Hotwire

I was an embedded designer on Hotwire’s Labs team of researchers, helping to lead innovation and service design across product areas.


Overview

Founded in 2000 and now part of the Expedia Group, Hotwire was a 15 year old online travel agency (OTA) that, while still very profitable, had suffered from years of experience and tech debt. When I joined in 2015, the company was in the middle of a culture change and process modernization that put the customer at the heart of the experience.

My ROLE

I was excited to join Hotwire as part of the recently formed Labs Team. As the only designer on a team of researchers, I worked horizontally across all Hotwire product pillars. I helped to bring innovations to life by taking high-level concepts and turning them into testable ideas. Eventually, my role expanded to include a service-design focus, looking across the organization for systemic problems and opportunities.   

IMPACT 

Improved our team’s impact - I conducted an internal service design effort to assess, report, and make recommendations on how the team was functioning in support of our product and design teams. I conducted a series of stakeholder interviews and retros. I arrived at several recommendations to optimize and scale our research practice by building our designer-led research muscles and creating a new partnership-based dynamic vs. service provider. These improvements resulted in more teams leveraging data and insights to guide decision making and a more effective team. 

Lifted conversion - I partnered to help design, test, and ship a modular hotel result card design that worked across platforms, removed unnecessary UI elements and color, had a flexible badging system, and clusters essential information for travelers. This effort was a multi-quarter project that included about a dozen key stakeholders and had a business, partner, and user impact. The final solution resulted in a 6% conversion lift or about 12 million in additional revenue. 

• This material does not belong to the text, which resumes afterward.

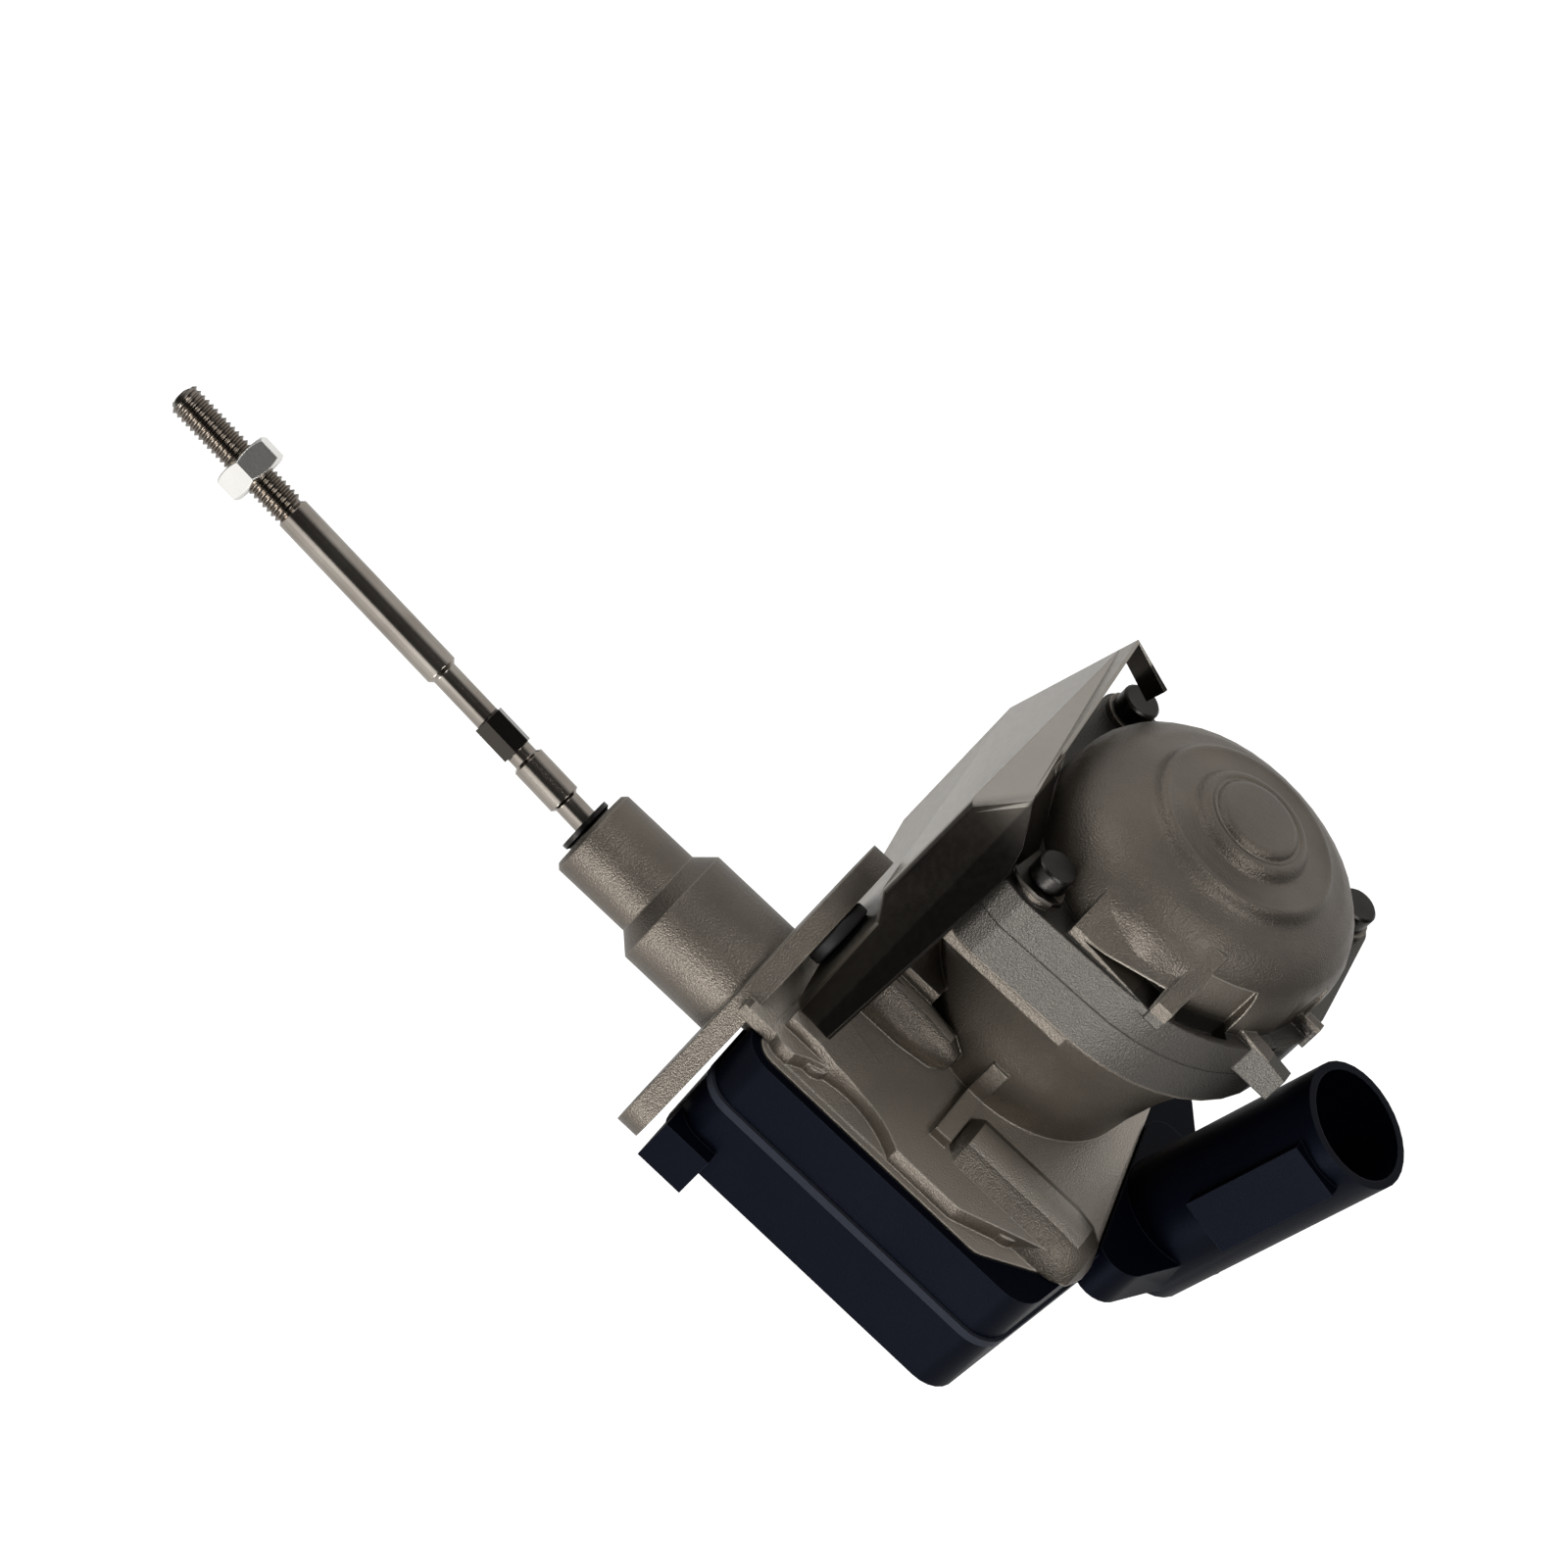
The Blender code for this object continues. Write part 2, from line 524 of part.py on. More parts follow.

Helped discover new growth opportunities - As part of an innovation workstream supported by our Head of Product, I helped organize and lead workshops that resulted in a backlog of new business opportunities. We prioritized and designed several concepts for experimentation from the output, and the leading idea became a multi-quarter program to test possible subscription service.

TAKEAWAYS

Research pays off  - Being embedded on a team that continually leveraged various methodologies helped me understand how important having qualitative and quantitative data is for a company at scale. While I’d adopted a human-centered design mindset before Hotwire, I’d never been so close to research. I left Hotwire a true believer in the value of investing in research as a function, not just for design but for a company overall. I also became a believer that designers should build the muscles to at least run their usability tests. 

Experimenting at scale drives revenue - and it’s fun! Until joining Hotwire, all of my experience had come from agency work and working with early-stage startups. I never had the kind of crazy traffic to get conclusive results on my work and mostly relied on qualitative tests to validate designs. But Hotwire had an experimentation engine going, and I learned about the practice of experimentation, how best to gather ideas, prioritize them, and build from the learnings. 

Be rigorous - Ideas were pretty cheap at Hotwire and our leadership demanded evidence to support decision making. Diving deep into a user or business problem, doing the requisite investigations, audits, data gathering, and research was necessary to justify roadmaps and backlogs. And once you see teams make decisions with rigor, it’s hard to see any other way. 

Organization design matters - We brought in Peter Merholz to consult on how to improve our product design and product organization. I was fortunate to be part of the working group and to learn how to approach everything from leveling guidelines, to team structures and how to make room for discovery work to drive better outcomes. Many of the organizational playbooks Peter championed and we adopted at Hotwire I’ve carried forward into my more recent stops.